>> start
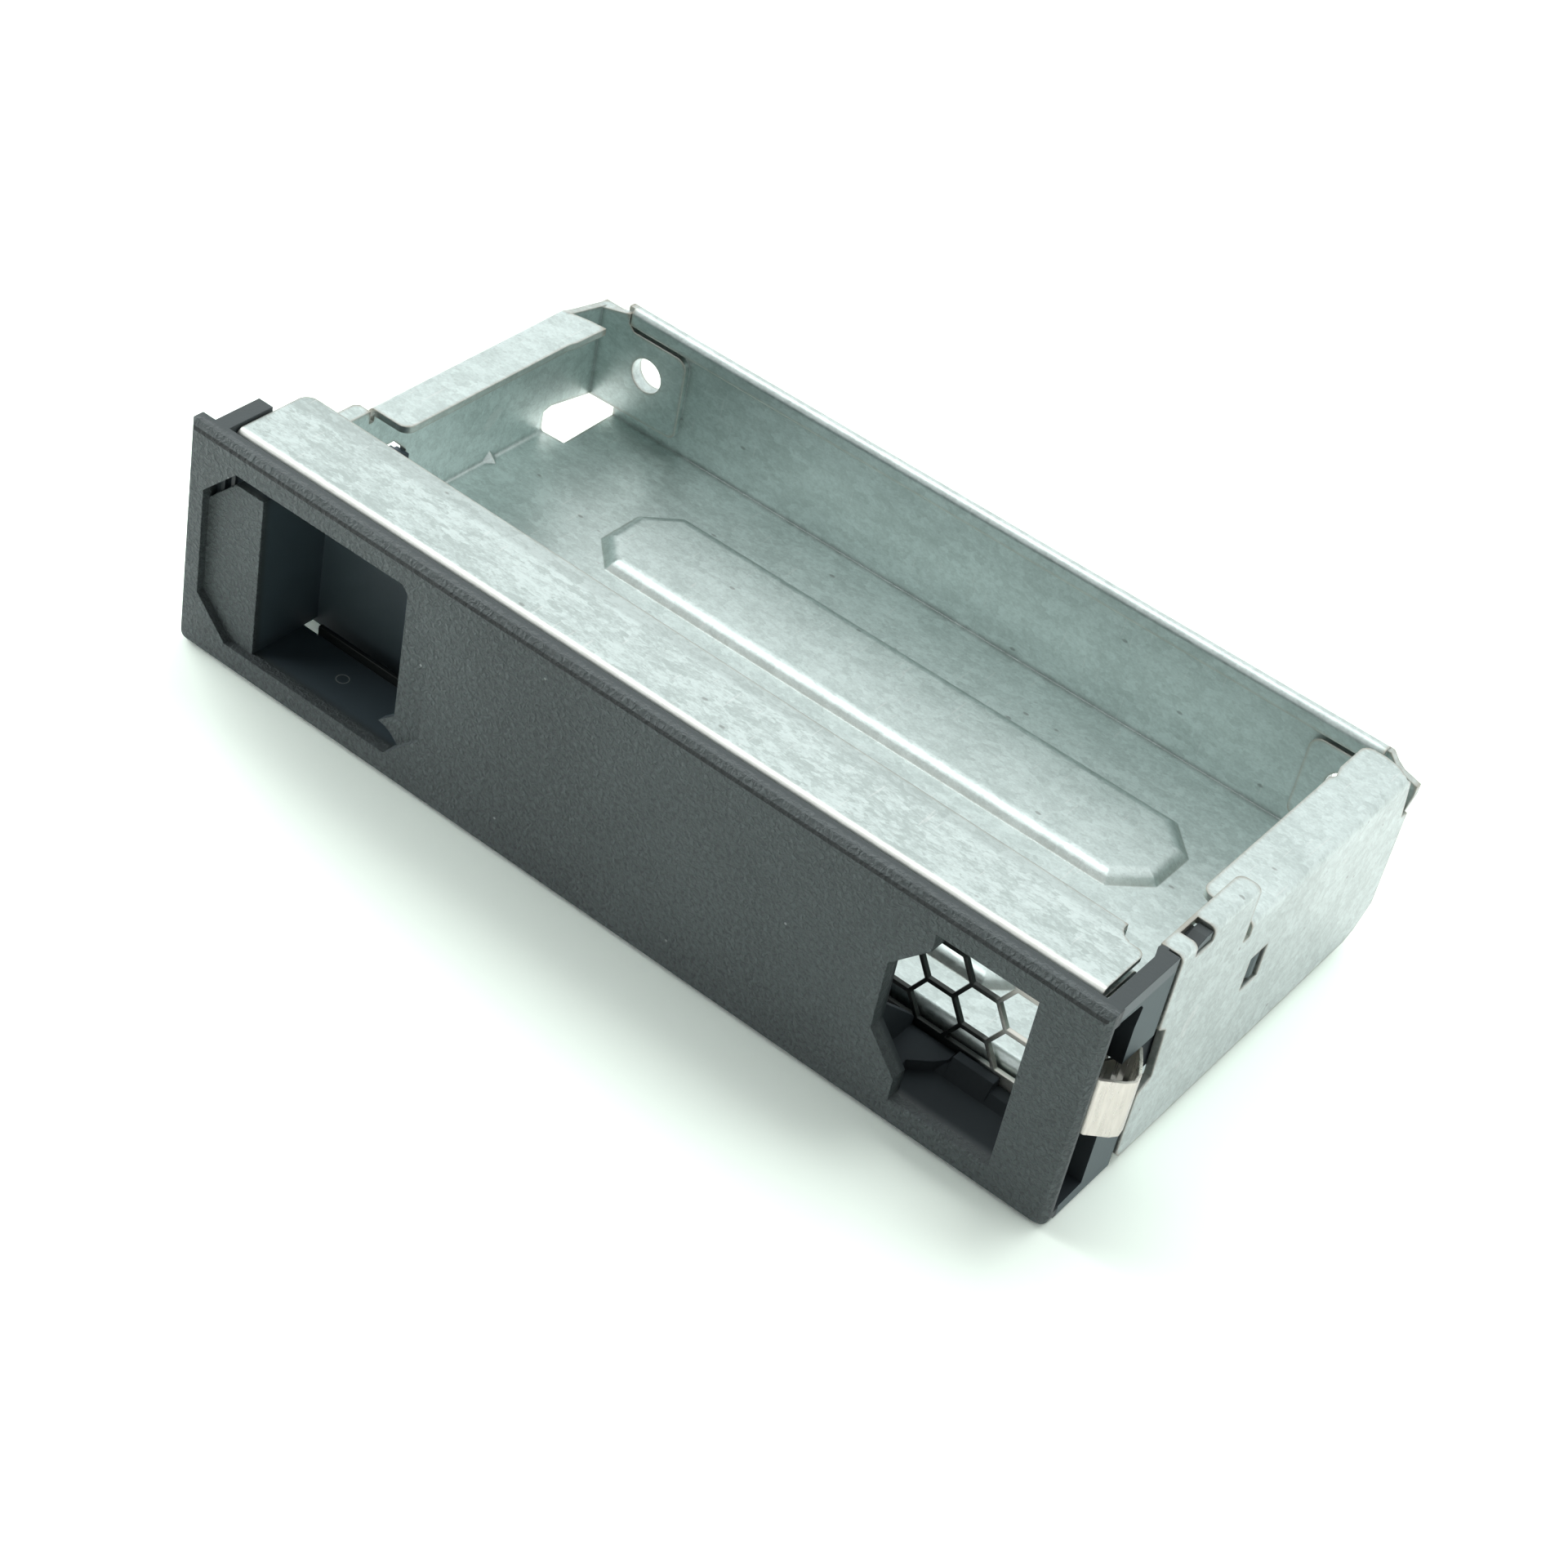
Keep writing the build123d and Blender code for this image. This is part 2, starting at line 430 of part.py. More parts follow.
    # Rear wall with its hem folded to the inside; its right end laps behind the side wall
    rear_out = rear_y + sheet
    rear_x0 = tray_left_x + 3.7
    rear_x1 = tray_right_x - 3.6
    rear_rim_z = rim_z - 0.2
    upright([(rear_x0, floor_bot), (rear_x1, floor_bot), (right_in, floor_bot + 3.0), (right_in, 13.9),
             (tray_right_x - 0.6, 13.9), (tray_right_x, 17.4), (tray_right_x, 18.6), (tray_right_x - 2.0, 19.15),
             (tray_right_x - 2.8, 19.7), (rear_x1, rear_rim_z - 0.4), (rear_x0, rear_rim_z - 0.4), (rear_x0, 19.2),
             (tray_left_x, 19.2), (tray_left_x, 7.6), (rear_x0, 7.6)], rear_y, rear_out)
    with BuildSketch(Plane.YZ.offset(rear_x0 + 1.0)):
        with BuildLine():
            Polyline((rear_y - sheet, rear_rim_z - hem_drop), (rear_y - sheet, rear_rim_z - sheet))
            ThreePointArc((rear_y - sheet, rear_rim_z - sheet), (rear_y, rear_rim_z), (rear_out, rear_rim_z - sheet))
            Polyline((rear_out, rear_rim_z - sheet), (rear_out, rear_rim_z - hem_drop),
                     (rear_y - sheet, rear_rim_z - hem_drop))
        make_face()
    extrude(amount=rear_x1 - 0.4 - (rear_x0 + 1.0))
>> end
_TASK BRIEF_
Write the data from above out again, exactly.

_TASK ANSWER_
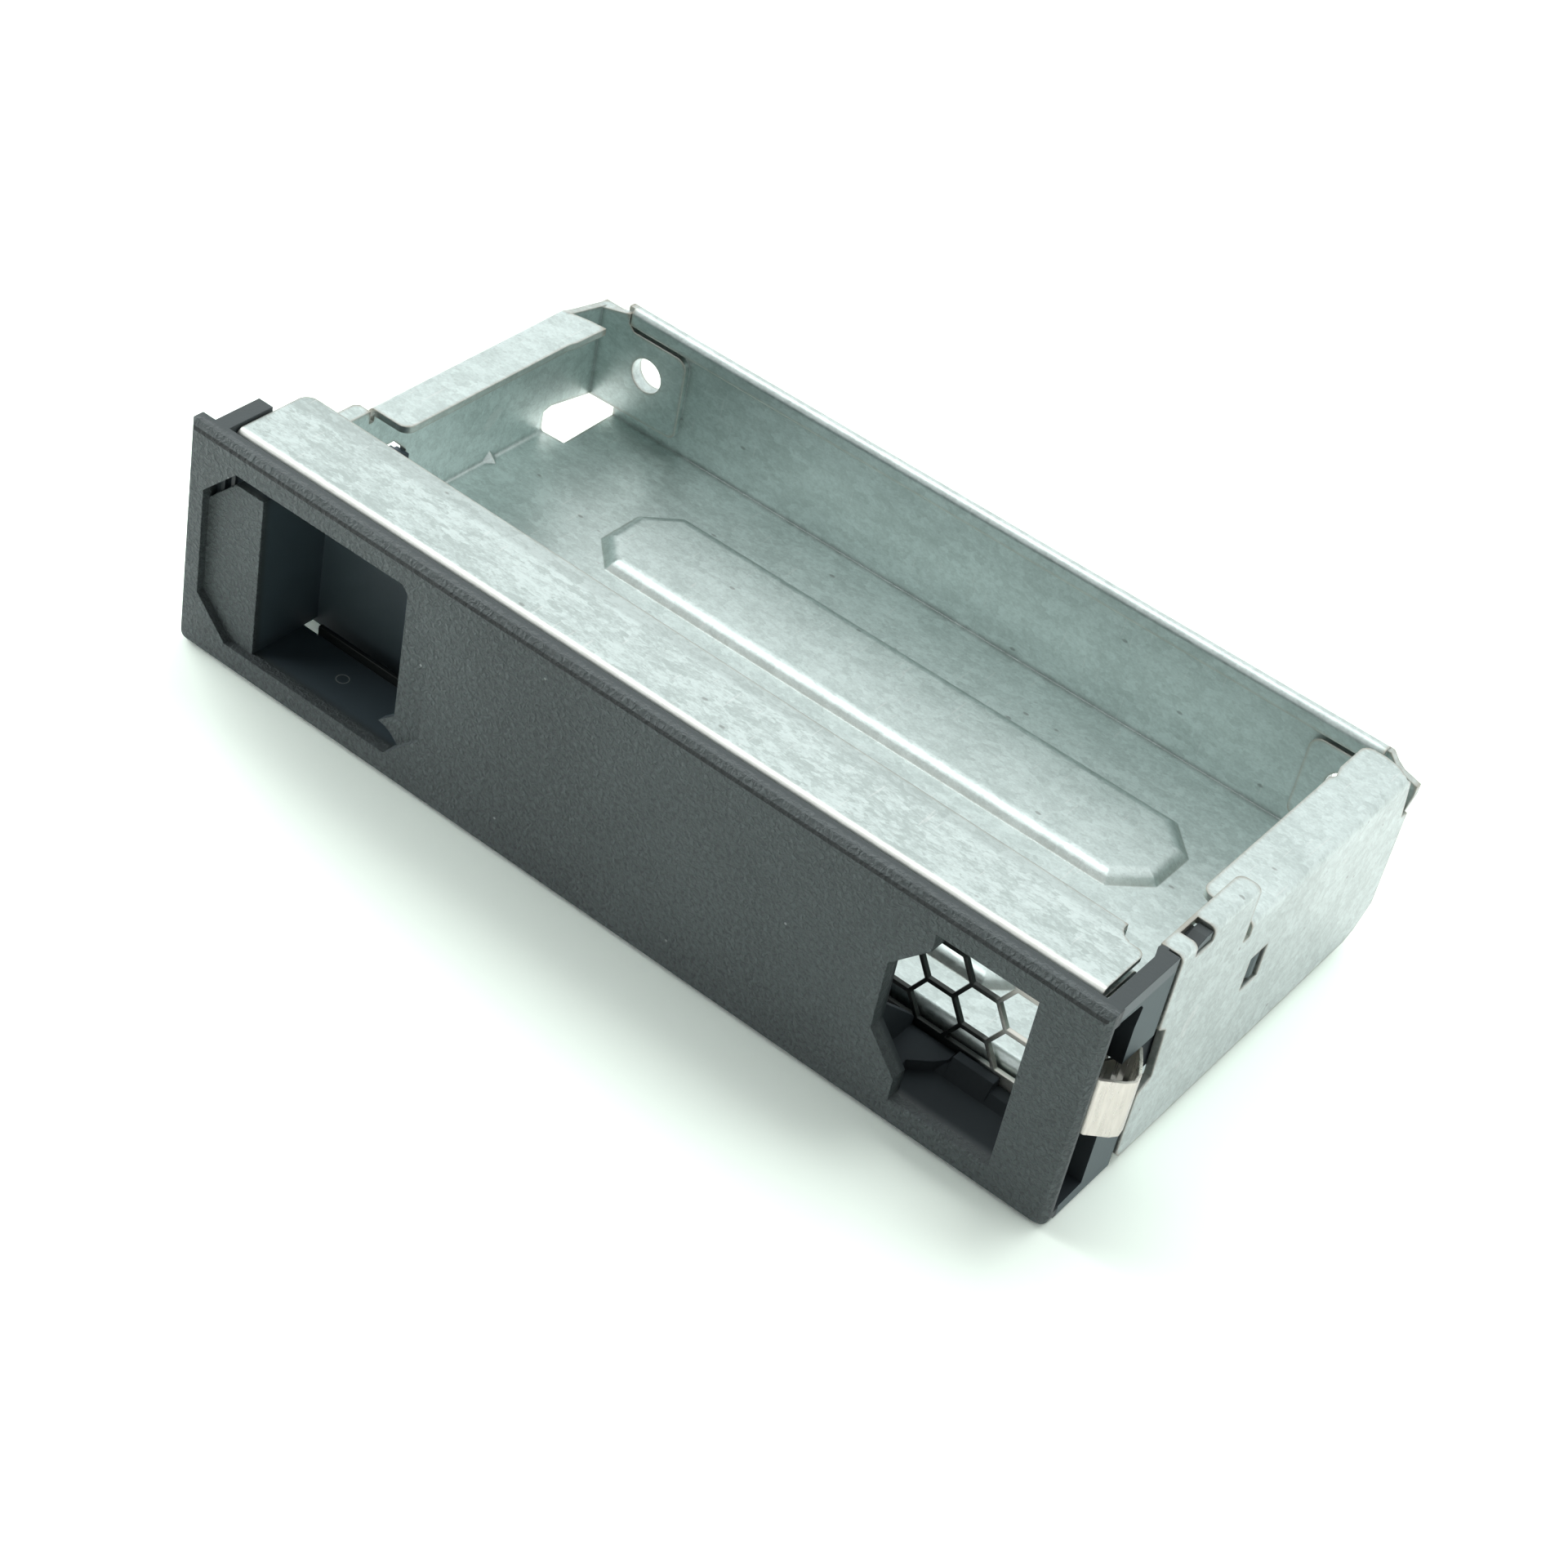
Keep writing the build123d and Blender code for this image. This is part 2, starting at line 430 of part.py. More parts follow.
    # Rear wall with its hem folded to the inside; its right end laps behind the side wall
    rear_out = rear_y + sheet
    rear_x0 = tray_left_x + 3.7
    rear_x1 = tray_right_x - 3.6
    rear_rim_z = rim_z - 0.2
    upright([(rear_x0, floor_bot), (rear_x1, floor_bot), (right_in, floor_bot + 3.0), (right_in, 13.9),
             (tray_right_x - 0.6, 13.9), (tray_right_x, 17.4), (tray_right_x, 18.6), (tray_right_x - 2.0, 19.15),
             (tray_right_x - 2.8, 19.7), (rear_x1, rear_rim_z - 0.4), (rear_x0, rear_rim_z - 0.4), (rear_x0, 19.2),
             (tray_left_x, 19.2), (tray_left_x, 7.6), (rear_x0, 7.6)], rear_y, rear_out)
    with BuildSketch(Plane.YZ.offset(rear_x0 + 1.0)):
        with BuildLine():
            Polyline((rear_y - sheet, rear_rim_z - hem_drop), (rear_y - sheet, rear_rim_z - sheet))
            ThreePointArc((rear_y - sheet, rear_rim_z - sheet), (rear_y, rear_rim_z), (rear_out, rear_rim_z - sheet))
            Polyline((rear_out, rear_rim_z - sheet), (rear_out, rear_rim_z - hem_drop),
                     (rear_y - sheet, rear_rim_z - hem_drop))
        make_face()
    extrude(amount=rear_x1 - 0.4 - (rear_x0 + 1.0))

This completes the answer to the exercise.